▶ _Task requirements_: Would you restate all the data that follows, word for word?

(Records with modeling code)
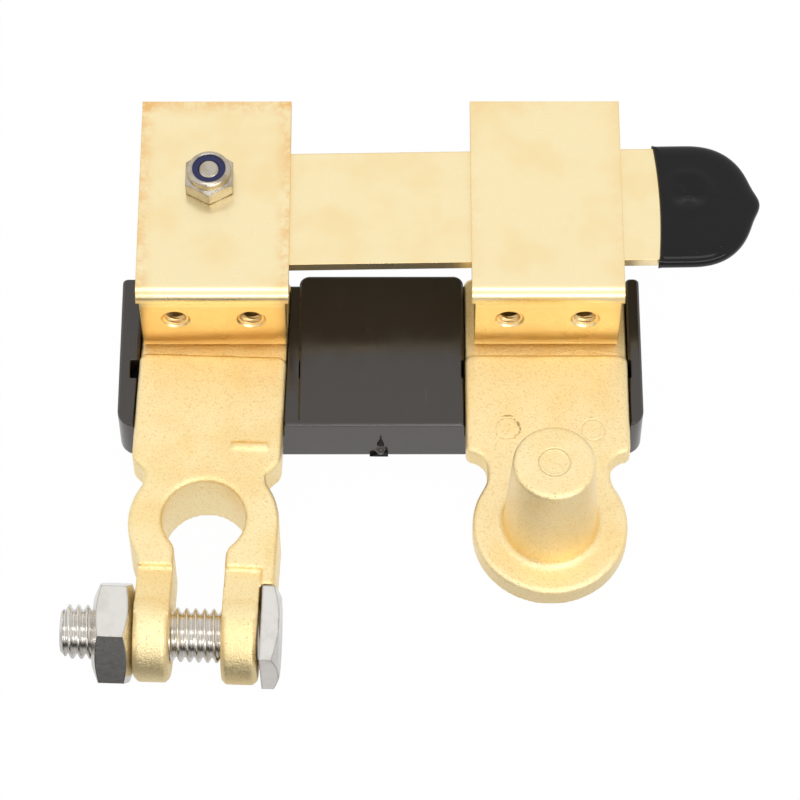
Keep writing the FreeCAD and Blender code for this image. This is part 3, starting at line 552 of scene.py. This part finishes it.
def thread_shape():
    """A screw thread, in millimetres: a tube whose radius rises and falls once per pitch.

    Each height lies a step further round. The ends close on the axis, or on a wall inside
    the metal that a hole is tapped in.
    """
    shape = Shape("screw_thread", Length="Float", Pitch="Float", Crest="Float", Root="Float",
                  Tip="Float", End="Float", Wall="Float", Rows="Int", Columns="Int")
    size = shape.inputs
    grid = shape.add("GeometryNodeMeshGrid",
                     {"Size X": 1.0, "Size Y": 1.0, "Vertices X": size["Columns"],
                      "Vertices Y": size["Rows"]})
    u, v, _ = shape.axes(shape.add("GeometryNodeInputPosition"))
    turn = u + 0.5
    last = size["Rows"] - 1
    row = (v + 0.5) * last
    height = ((row - 1) / (last - 3)).at_least(0.0).at_most(1.0) * size["Length"]
    wave = ((height / size["Pitch"] - turn).fraction() * 2 - 1).size().smooth(0.06, 0.94)
    radius = size["Root"] + (size["Crest"] - size["Root"]) * wave
    radius = radius.at_most(size["Tip"] + height)
    inside = (row > 0.5) * ((last - 1.5) > row)
    radius = radius * inside + size["End"] * (1 - inside)
    back = (row > (last - 0.5)) * size["Wall"]
    angle = turn * (2 * math.pi)
    point = shape.add("ShaderNodeCombineXYZ", {0: radius * angle.cosine(),
                                               1: radius * angle.sine(),
                                               2: height * (1 - back)})
    wound = shape.add("GeometryNodeSetPosition", {"Geometry": grid, "Position": point})
    shape.close(shape.add("GeometryNodeMergeByDistance", {"Geometry": wound, "Distance": 0.0005}))
    return shape


def add_mesh(shape, mesh, place):
    """Adds a mesh in millimetres to a piece's shape at a place."""
    mesh.transform(Matrix.Scale(MM, 4) @ place)
    shape.from_mesh(mesh)
    bpy.data.meshes.remove(mesh)


# Each jaw's web is tapped twice, for the screws of an accessory lead.
TAP_OFFSET, TAP_LEVEL, WEB_BACK = 5.05, 14.8, 1.97
thread = thread_shape()
taps = bmesh.new()
for tap_x in (-JAW_X - TAP_OFFSET, -JAW_X + TAP_OFFSET, JAW_X - TAP_OFFSET, JAW_X + TAP_OFFSET):
    tap = thread.make(Length=1.2, Pitch=0.62, Crest=1.38, Root=1.66, Tip=9.0, End=1.72,
                      Wall=1.0, Rows=30, Columns=49, Finish=jaw_brass.material)
    tap.flip_normals()
    add_mesh(taps, tap, Matrix.Translation((tap_x, WEB_BACK, TAP_LEVEL))
             @ Matrix.Rotation(math.radians(90), 4, "X"))
tap_threads = mesh_object("tapped_threads", taps, jaw_brass, 60)
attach(tap_threads, "switch")


# The grip is vinyl that the blade's end was dipped in: a thick black glossy skin with
# a bowed rim, a drip at its tip and a dimple where the bath's surface closed over it.

vinyl = Finish("dipped_vinyl")
ripple = vinyl.noise(0.25, 2.0)
bubbles = vinyl.noise(4.0, 2.0).smooth(0.76, 0.80)
vinyl.set(base_color=vinyl.mix((0.004, 0.004, 0.0045), (0.2, 0.2, 0.19), bubbles * 0.5),
          roughness=0.10 + ripple.smooth(0.4, 0.8) * 0.05, ior=1.33)
vinyl.relief(ripple + bubbles * 0.2, 0.05)

BLADE_TURN = math.radians(0.93)
HINGE = Vector((-22.95, 18.5, 0))
GRIP_START, GRIP_END = 60.4, 73.2
GRIP_MIDDLE, GRIP_HALF = 5.48 - 17.75 / 2, 9.525
GRIP_LOW, GRIP_HIGH = 17.05, 19.85
RIM_BOW = 0.55
ROUND_START = 64.0
RIM_FRONT = GRIP_START - RIM_BOW
DRIP, CROWN = 0.8, 0.10
RIM_ROUND, SIDE_ROUND = 1.3, 2.4
DIMPLE = (64.4, -2.0)


def grip_outline(count=36):
    """The grip seen from above, from the rim's front corner round the tip and back."""
    points = [(RIM_FRONT + (ROUND_START - RIM_FRONT) * i / 8, -1.0) for i in range(8)]
    for i in range(2 * count + 1):
        angle = -math.pi / 2 + math.pi * i / (2 * count)
        reach = (GRIP_END - ROUND_START) * max(math.cos(angle), 0) ** 0.80
        drip = DRIP * math.exp(-(math.sin(angle) / 0.20) ** 2)
        points.append((ROUND_START + reach + drip, math.sin(angle)))
    points += [(RIM_FRONT + (ROUND_START - RIM_FRONT) * i / 8, 1.0) for i in range(7, -1, -1)]
    for i in range(1, 24):
        side = 1 - i / 12
        points.append((GRIP_START - RIM_BOW * side * side, side))
    return [Vector((x, GRIP_MIDDLE + GRIP_HALF * y)) for x, y in points]


def dimple(x, y):
    """The pucker on the grip's upper side: a small pit with a starred rim."""
    dx, dy = x - DIMPLE[0], y - DIMPLE[1]
    reach = math.hypot(dx, dy)
    star = 1 + 0.28 * math.cos(3 * math.atan2(dy, dx) + math.pi / 2)
    pit = -0.60 * math.exp(-(reach / (1.4 * star)) ** 2)
    return pit + 0.16 * math.exp(-((reach - 2.9) / 0.8) ** 2)


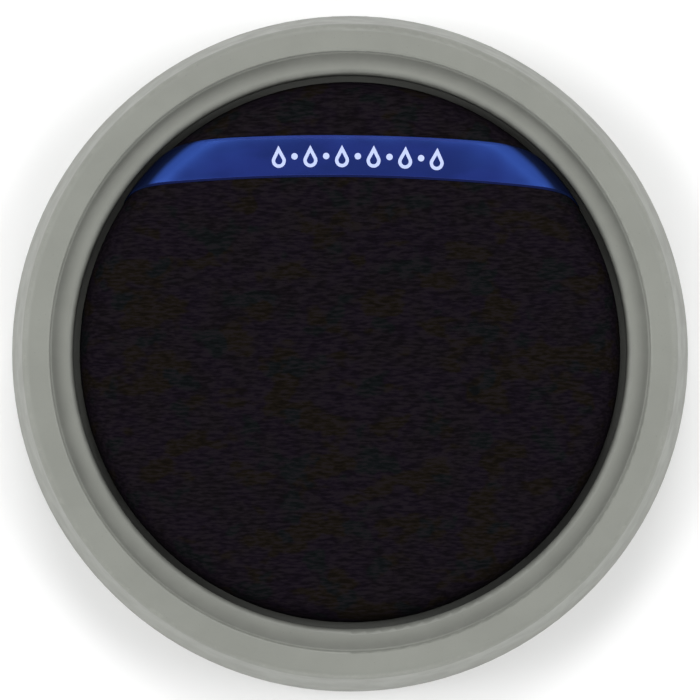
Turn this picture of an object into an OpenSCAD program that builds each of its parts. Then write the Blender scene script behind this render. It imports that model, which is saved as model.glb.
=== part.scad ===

▶ _Response to this exercise_:
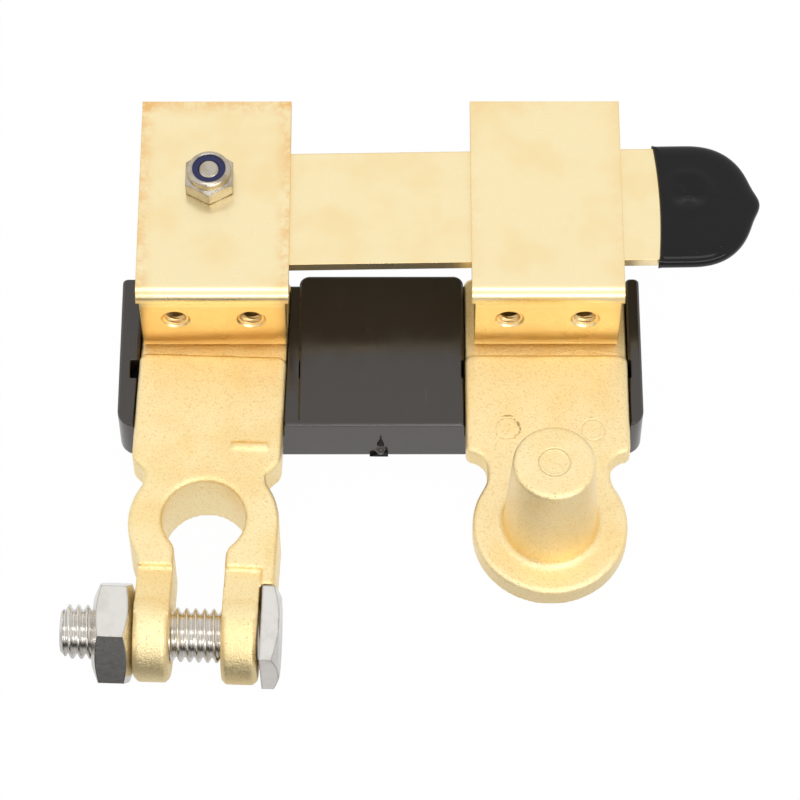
Keep writing the FreeCAD and Blender code for this image. This is part 3, starting at line 552 of scene.py. This part finishes it.
def thread_shape():
    """A screw thread, in millimetres: a tube whose radius rises and falls once per pitch.

    Each height lies a step further round. The ends close on the axis, or on a wall inside
    the metal that a hole is tapped in.
    """
    shape = Shape("screw_thread", Length="Float", Pitch="Float", Crest="Float", Root="Float",
                  Tip="Float", End="Float", Wall="Float", Rows="Int", Columns="Int")
    size = shape.inputs
    grid = shape.add("GeometryNodeMeshGrid",
                     {"Size X": 1.0, "Size Y": 1.0, "Vertices X": size["Columns"],
                      "Vertices Y": size["Rows"]})
    u, v, _ = shape.axes(shape.add("GeometryNodeInputPosition"))
    turn = u + 0.5
    last = size["Rows"] - 1
    row = (v + 0.5) * last
    height = ((row - 1) / (last - 3)).at_least(0.0).at_most(1.0) * size["Length"]
    wave = ((height / size["Pitch"] - turn).fraction() * 2 - 1).size().smooth(0.06, 0.94)
    radius = size["Root"] + (size["Crest"] - size["Root"]) * wave
    radius = radius.at_most(size["Tip"] + height)
    inside = (row > 0.5) * ((last - 1.5) > row)
    radius = radius * inside + size["End"] * (1 - inside)
    back = (row > (last - 0.5)) * size["Wall"]
    angle = turn * (2 * math.pi)
    point = shape.add("ShaderNodeCombineXYZ", {0: radius * angle.cosine(),
                                               1: radius * angle.sine(),
                                               2: height * (1 - back)})
    wound = shape.add("GeometryNodeSetPosition", {"Geometry": grid, "Position": point})
    shape.close(shape.add("GeometryNodeMergeByDistance", {"Geometry": wound, "Distance": 0.0005}))
    return shape


def add_mesh(shape, mesh, place):
    """Adds a mesh in millimetres to a piece's shape at a place."""
    mesh.transform(Matrix.Scale(MM, 4) @ place)
    shape.from_mesh(mesh)
    bpy.data.meshes.remove(mesh)


# Each jaw's web is tapped twice, for the screws of an accessory lead.
TAP_OFFSET, TAP_LEVEL, WEB_BACK = 5.05, 14.8, 1.97
thread = thread_shape()
taps = bmesh.new()
for tap_x in (-JAW_X - TAP_OFFSET, -JAW_X + TAP_OFFSET, JAW_X - TAP_OFFSET, JAW_X + TAP_OFFSET):
    tap = thread.make(Length=1.2, Pitch=0.62, Crest=1.38, Root=1.66, Tip=9.0, End=1.72,
                      Wall=1.0, Rows=30, Columns=49, Finish=jaw_brass.material)
    tap.flip_normals()
    add_mesh(taps, tap, Matrix.Translation((tap_x, WEB_BACK, TAP_LEVEL))
             @ Matrix.Rotation(math.radians(90), 4, "X"))
tap_threads = mesh_object("tapped_threads", taps, jaw_brass, 60)
attach(tap_threads, "switch")


# The grip is vinyl that the blade's end was dipped in: a thick black glossy skin with
# a bowed rim, a drip at its tip and a dimple where the bath's surface closed over it.

vinyl = Finish("dipped_vinyl")
ripple = vinyl.noise(0.25, 2.0)
bubbles = vinyl.noise(4.0, 2.0).smooth(0.76, 0.80)
vinyl.set(base_color=vinyl.mix((0.004, 0.004, 0.0045), (0.2, 0.2, 0.19), bubbles * 0.5),
          roughness=0.10 + ripple.smooth(0.4, 0.8) * 0.05, ior=1.33)
vinyl.relief(ripple + bubbles * 0.2, 0.05)

BLADE_TURN = math.radians(0.93)
HINGE = Vector((-22.95, 18.5, 0))
GRIP_START, GRIP_END = 60.4, 73.2
GRIP_MIDDLE, GRIP_HALF = 5.48 - 17.75 / 2, 9.525
GRIP_LOW, GRIP_HIGH = 17.05, 19.85
RIM_BOW = 0.55
ROUND_START = 64.0
RIM_FRONT = GRIP_START - RIM_BOW
DRIP, CROWN = 0.8, 0.10
RIM_ROUND, SIDE_ROUND = 1.3, 2.4
DIMPLE = (64.4, -2.0)


def grip_outline(count=36):
    """The grip seen from above, from the rim's front corner round the tip and back."""
    points = [(RIM_FRONT + (ROUND_START - RIM_FRONT) * i / 8, -1.0) for i in range(8)]
    for i in range(2 * count + 1):
        angle = -math.pi / 2 + math.pi * i / (2 * count)
        reach = (GRIP_END - ROUND_START) * max(math.cos(angle), 0) ** 0.80
        drip = DRIP * math.exp(-(math.sin(angle) / 0.20) ** 2)
        points.append((ROUND_START + reach + drip, math.sin(angle)))
    points += [(RIM_FRONT + (ROUND_START - RIM_FRONT) * i / 8, 1.0) for i in range(7, -1, -1)]
    for i in range(1, 24):
        side = 1 - i / 12
        points.append((GRIP_START - RIM_BOW * side * side, side))
    return [Vector((x, GRIP_MIDDLE + GRIP_HALF * y)) for x, y in points]


def dimple(x, y):
    """The pucker on the grip's upper side: a small pit with a starred rim."""
    dx, dy = x - DIMPLE[0], y - DIMPLE[1]
    reach = math.hypot(dx, dy)
    star = 1 + 0.28 * math.cos(3 * math.atan2(dy, dx) + math.pi / 2)
    pit = -0.60 * math.exp(-(reach / (1.4 * star)) ** 2)
    return pit + 0.16 * math.exp(-((reach - 2.9) / 0.8) ** 2)


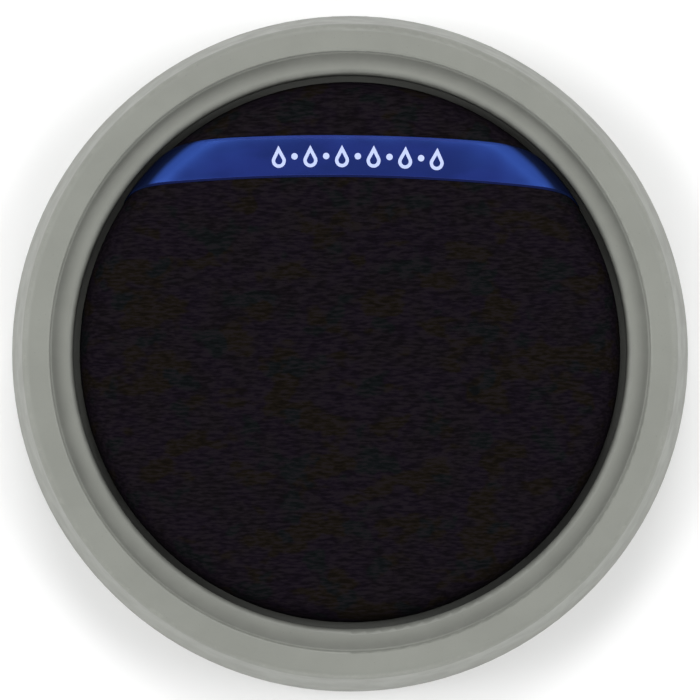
Turn this picture of an object into an OpenSCAD program that builds each of its parts. Then write the Blender scene script behind this render. It imports that model, which is saved as model.glb.
=== part.scad ===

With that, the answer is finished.